Si la qualité de parties au procès pénal des plaignants et ce qu’elle confère comme droits n’ont pas à être mis en cause, le pouvoir cathartique que d’aucuns prêtent au procès pénal, la place et l’espace de parole de plus en plus grands qu’on leur réserve pour cette raison lors des audiences, comme ce fut ici le cas dans des conditions extraordinaires et inédites jusqu’alors, entraînent un déséquilibre préoccupant entre les parties à la procédure, qui s’en trouve inévitablement malmenée – la présomption d’innocence profitant à l’accusé souvent mise à mal et la charge de la preuve incombant au parquet trop souvent négligée –, et obligent à s’interroger sur les réels ressorts de cette orientation.

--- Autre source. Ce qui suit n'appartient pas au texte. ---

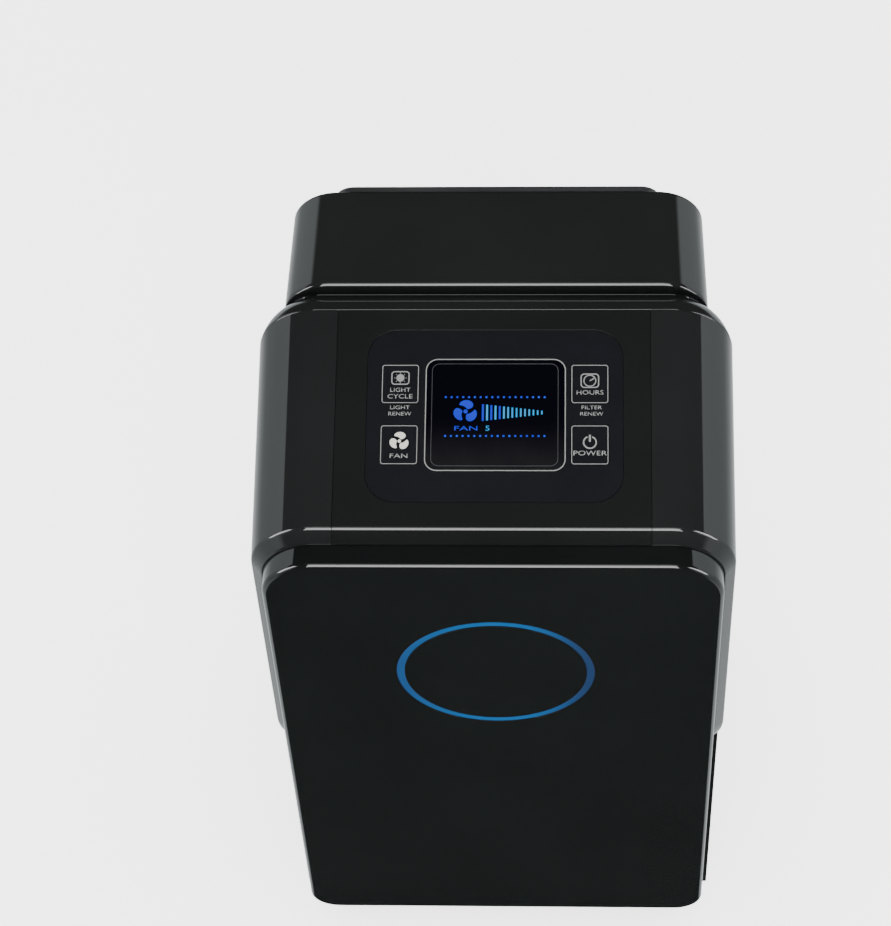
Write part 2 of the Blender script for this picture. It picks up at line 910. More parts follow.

Témoigner de l’expérience de la violence et de la proximité avec la mort, comme d’aucuns l’ont fait durant le procès, est certes nécessaire. Dans le beau livre qu’il a récemment consacré à Victor Klemperer, Georges Didi-Huberman rappelle que témoigner c’est « mettre au jour, dignement, une certaine vérité des émotions, sans narcissisme sentimentaliste11 » et vouloir partager cette émotion pour renouer le lien avec autrui. Pour autant, le procès pénal n’est pas destiné à réparer les blessures psychiques des parties civiles, à leur permettre de rendre hommage à leurs proches qui sont morts ou à « faire leur deuil ». Les cours d’assises ne sont ni des cabinets de psychothérapeutes, ni des lieux de culte. Comme le soulignait Robert Badinter, « la justice pénale n’a pas pour mission d’être une thérapie de la souffrance des victimes. Elle a une fonction répressive, dissuasive et expressive, car elle exprime les valeurs de la société. Mais elle ne saurait avoir une finalité thérapeutique12 ». Le temps de la reconstruction post-traumatique et le temps du deuil sont propres à chacun et ne peuvent épouser le temps de la procédure.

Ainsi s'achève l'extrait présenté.